[START OF Dataset section]

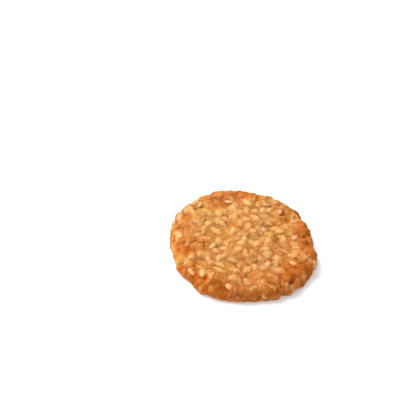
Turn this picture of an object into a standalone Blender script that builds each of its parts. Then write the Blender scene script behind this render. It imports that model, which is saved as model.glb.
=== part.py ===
"""A sesame cookie: one thin baked disc that lies on its flat base.

The disc is turned from a half section, remeshed into even facets, and then given the uneven outline
and the gently hummocked top of dough that was dropped by hand and spread in the oven.
Metres, +Z up, origin at the middle of the base.
"""

import math

import bmesh
import bpy
from mathutils import Vector, noise

# Driving dimensions, in metres
EDGE_RADIUS = 0.0270  # radius of the waist, where the disc is widest, before the outline's bumps
HEIGHT = 0.0059  # height of the top's middle above the base
CROWN = 0.0004  # fall of the top from its middle to its shoulder
WAIST_HEIGHT = 0.0023  # height of the widest part of the edge
SHOULDER_WIDTH = 0.0036  # how far in from the waist the edge rolls over onto the top
HEEL_WIDTH = 0.0015  # how far in from the waist the edge tucks under to the base

# The outline's bumps and dents, chosen by eye: direction from +X towards +Y in degrees, height in metres
OUTLINE_BUMPS = (
    (15.0, -0.0010),
    (55.0, 0.0010),
    (80.0, -0.0005),
    (105.0, 0.0010),
    (190.0, -0.0005),
    (205.0, -0.0010),
    (255.0, 0.0010),
    (285.0, -0.0010),
    (325.0, 0.0005),
    (355.0, 0.0010),
)
OUTLINE_SPREAD = 12.0  # how far to each side a bump or dent reaches, in degrees
SCALLOP_PITCH = 0.0042  # length along the edge of one small wave of the outline
SCALLOP_HEIGHT = 0.00022

# The top's unevenness
HUMMOCK_WIDTH = 0.0085
HUMMOCK_HEIGHT = 0.00040
LUMP_WIDTH = 0.0032
LUMP_HEIGHT = 0.00022

# Fineness of the shape
SECTION_STEPS = 12  # points along each rounded stretch of the half section
TURN_STEPS = 96  # facets around the turned disc
FACET_SIZE = 0.00125
MERGE_DISTANCE = 0.00001
BASE_TOLERANCE = 0.0001  # how near the base's plane a point counts as part of the base
FLAT_ANGLE = math.radians(0.1)

# The finish of the baked crust
CRUST_COLOUR = (0.62, 0.27, 0.075, 1.0)
CRUST_ROUGHNESS = 0.62


def clear_scene():
    """Removes whatever objects the file holds."""
    for thing in list(bpy.data.objects):
        bpy.data.objects.remove(thing)


def half_section():
    """Radius and height along the half section: out over the top, down round the edge, in under the base."""
    shoulder_radius = EDGE_RADIUS - SHOULDER_WIDTH
    shoulder_height = HEIGHT - CROWN
    points = []
    for i in range(SECTION_STEPS):
        share = i / SECTION_STEPS
        points.append((shoulder_radius * share, HEIGHT - CROWN * share**2))
    for i in range(SECTION_STEPS):
        turn = math.radians(90.0) * i / SECTION_STEPS
        out = SHOULDER_WIDTH * math.sin(turn)
        rise = (shoulder_height - WAIST_HEIGHT) * math.cos(turn)
        points.append((shoulder_radius + out, WAIST_HEIGHT + rise))
    for i in range(SECTION_STEPS + 1):
        turn = math.radians(90.0) * i / SECTION_STEPS
        tuck = HEEL_WIDTH * (1.0 - math.cos(turn))
        points.append((EDGE_RADIUS - tuck, WAIST_HEIGHT * (1.0 - math.sin(turn))))
    points.append((0.0, 0.0))
    return points


def turned_disc():
    """The half section turned about Z and remeshed into even facets, as a mesh."""
    points = [(radius, 0.0, height) for radius, height in half_section()]
    edges = [(i, i + 1) for i in range(len(points) - 1)]
    section = bpy.data.meshes.new("half_section")
    section.from_pydata(points, edges, [])
    blank = bpy.data.objects.new("half_section", section)
    bpy.context.scene.collection.objects.link(blank)

    screw = blank.modifiers.new("turn", "SCREW")
    screw.axis = "Z"
    screw.steps = TURN_STEPS
    screw.render_steps = TURN_STEPS
    screw.use_merge_vertices = True
    screw.merge_threshold = MERGE_DISTANCE
    remesh = blank.modifiers.new("even_facets", "REMESH")
    remesh.mode = "VOXEL"
    remesh.voxel_size = FACET_SIZE

    evaluated = blank.evaluated_get(bpy.context.evaluated_depsgraph_get())
    disc = bpy.data.meshes.new_from_object(evaluated)
    bpy.data.objects.remove(blank)
    bpy.data.meshes.remove(section)
    return disc


def outline_offset(direction):
    """How far the edge stands out from the round in a direction, in metres."""
    offset = 0.0
    for bump_direction, bump_height in OUTLINE_BUMPS:
        away = math.remainder(direction - math.radians(bump_direction), math.tau)
        offset += bump_height * math.exp(-((away / math.radians(OUTLINE_SPREAD)) ** 2))
    waves = EDGE_RADIUS / SCALLOP_PITCH
    on_circle = Vector((math.cos(direction), math.sin(direction), 0.0)) * waves
    return offset + SCALLOP_HEIGHT * noise.noise(on_circle)


def top_relief(place):
    """How far the top stands above its smooth crown at a place, in metres: broad hummocks with lumps on them."""
    flat_place = Vector((place.x, place.y, 0.0))
    hummock = HUMMOCK_HEIGHT * noise.noise(flat_place / HUMMOCK_WIDTH)
    lump = LUMP_HEIGHT * noise.noise(flat_place / LUMP_WIDTH)
    return hummock + lump


def baked_place(place):
    """Where baking leaves a point of the turned disc: spread to the outline, and raised by the top's relief."""
    if place.z < BASE_TOLERANCE:
        height = 0.0
    else:
        height = place.z + top_relief(place) * place.z / HEIGHT
    spread = 1.0 + outline_offset(math.atan2(place.y, place.x)) / EDGE_RADIUS
    return Vector((place.x * spread, place.y * spread, height))


def shape_by_baking(mesh):
    """Moves every point to its baked place, then slides the whole so that its box is centred on the origin."""
    for vertex in mesh.vertices:
        vertex.co = baked_place(vertex.co)
    across = [vertex.co.x for vertex in mesh.vertices]
    along = [vertex.co.y for vertex in mesh.vertices]
    middle = Vector((min(across) + max(across), min(along) + max(along), 0.0)) / 2.0
    for vertex in mesh.vertices:
        vertex.co -= middle


def flatten_base(mesh):
    """Joins the base's facets into one flat face."""
    bm = bmesh.new()
    bm.from_mesh(mesh)
    base_verts = [v for v in bm.verts if v.co.z < BASE_TOLERANCE]
    base_edges = [e for e in bm.edges if all(v.co.z < BASE_TOLERANCE for v in e.verts)]
    bmesh.ops.dissolve_limit(bm, angle_limit=FLAT_ANGLE, verts=base_verts, edges=base_edges)
    bm.to_mesh(mesh)
    bm.free()


def crust_material():
    """Golden brown baked dough."""
    material = bpy.data.materials.new("baked_crust")
    material.use_nodes = True
    shader = material.node_tree.nodes["Principled BSDF"]
    shader.inputs["Base Color"].default_value = CRUST_COLOUR
    shader.inputs["Roughness"].default_value = CRUST_ROUGHNESS
    shader.inputs["Metallic"].default_value = 0.0
    return material


def make_cookie():
    """The whole cookie, as one object in a collection of its own."""
    mesh = turned_disc()
    mesh.name = "cookie"
    shape_by_baking(mesh)
    flatten_base(mesh)
    mesh.shade_smooth()
    mesh.materials.clear()
    mesh.materials.append(crust_material())
    cookie = bpy.data.objects.new("cookie", mesh)
    collection = bpy.data.collections.new("sesame_cookie")
    bpy.context.scene.collection.children.link(collection)
    collection.objects.link(cookie)


def main():
    clear_scene()
    make_cookie()


if __name__ == "__main__":
    main()
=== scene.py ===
"""Looks of the sesame cookie: a baked dough disc, the seeds set in it, its crumbs, and a plain pale stage.

Every piece is a surface worked out with numpy. The dough's surface is a function of two parameters: the
share of the way down its section, from the middle of the top (0) to the edge of the base (1), and the
turn about Z. Metres, +Z up, in the frame of the CAD solid that the dough replaces.
"""

import itertools
import math

import bpy
import numpy as np
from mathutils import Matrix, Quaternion, Vector


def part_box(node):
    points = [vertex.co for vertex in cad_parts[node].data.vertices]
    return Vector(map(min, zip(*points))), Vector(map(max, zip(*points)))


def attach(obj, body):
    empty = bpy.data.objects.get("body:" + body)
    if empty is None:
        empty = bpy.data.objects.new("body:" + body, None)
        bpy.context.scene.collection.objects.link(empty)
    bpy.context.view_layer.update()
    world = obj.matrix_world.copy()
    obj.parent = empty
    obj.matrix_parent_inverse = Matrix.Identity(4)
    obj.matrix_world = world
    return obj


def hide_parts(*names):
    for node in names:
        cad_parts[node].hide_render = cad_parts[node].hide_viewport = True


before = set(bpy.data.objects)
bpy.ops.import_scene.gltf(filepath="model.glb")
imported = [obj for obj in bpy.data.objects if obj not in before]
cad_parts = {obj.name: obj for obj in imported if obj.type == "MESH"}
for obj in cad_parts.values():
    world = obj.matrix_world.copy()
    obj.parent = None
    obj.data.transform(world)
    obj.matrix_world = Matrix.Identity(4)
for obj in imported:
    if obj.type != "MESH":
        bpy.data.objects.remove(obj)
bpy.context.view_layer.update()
CAD_NODE = "cookie"
CAD_LOW, CAD_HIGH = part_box(CAD_NODE)
CAD_HEIGHT = CAD_HIGH.z
BODY = "root"
MM = 0.001

bl_info = {
    "name": "Sesame Cookie",
    "version": (1, 0, 0),
    "blender": (4, 5, 0),
    "location": "View3D > Sidebar > Cookie",
    "description": "Bakes a sesame cookie: the dough, the seeds set in it, its crumbs and a pale stage",
    "category": "Add Mesh",
}

# Counts
TOP_CELLS = 270  # grid cells across the top and down both sides to the base
BASE_CELLS = TOP_CELLS // 2  # grid cells across the base
LATTICE = 64  # random values along each side of the noise lattice
OCTAVES = 3  # layers of the rough noise
OUTLINE_BINS = 90  # directions in which the CAD solid's outline is measured
SEED_TRIES = 9000  # random places tried for each layer of seeds
SEED_RINGS, SEED_SIDES = 6, 8
PORES = 170  # pores on the top
CRUMB_RINGS, CRUMB_SIDES = 3, 6

# Keys of the random draws
LOWER_SEEDS_KEY, UPPER_SEEDS_KEY = 5, 7
HUMMOCK_KEY, SMALL_HUMMOCK_KEY = 11, 13
FILM_KEY, SMALL_FILM_KEY = 17, 19
SEED_KEY = 23
PORE_KEY = 29
GRAIN_KEY, ROUGH_GRAIN_KEY = 31, 33
MELT_KEY, OVAL_KEY = 37, 39
PIT_KEY = 41
PUSH_KEYS = (43, 44, 45)
LUMP_KEY, SMALL_LUMP_KEY = 47, 53
BROWNING_KEY = 61
HULL_KEY, BLUSH_KEY = 71, 73
CRUMB_KEY = 83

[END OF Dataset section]

Set down each line of the material verbatim, from the first line through the line that contains "its flat base.".

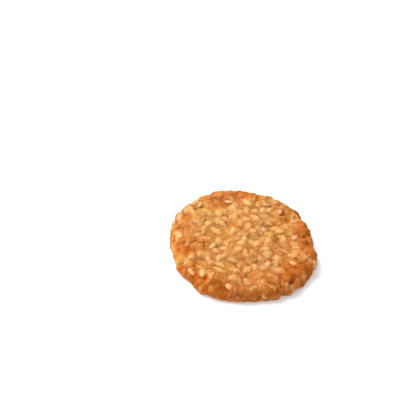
Turn this picture of an object into a standalone Blender script that builds each of its parts. Then write the Blender scene script behind this render. It imports that model, which is saved as model.glb.
=== part.py ===
"""A sesame cookie: one thin baked disc that lies on its flat base.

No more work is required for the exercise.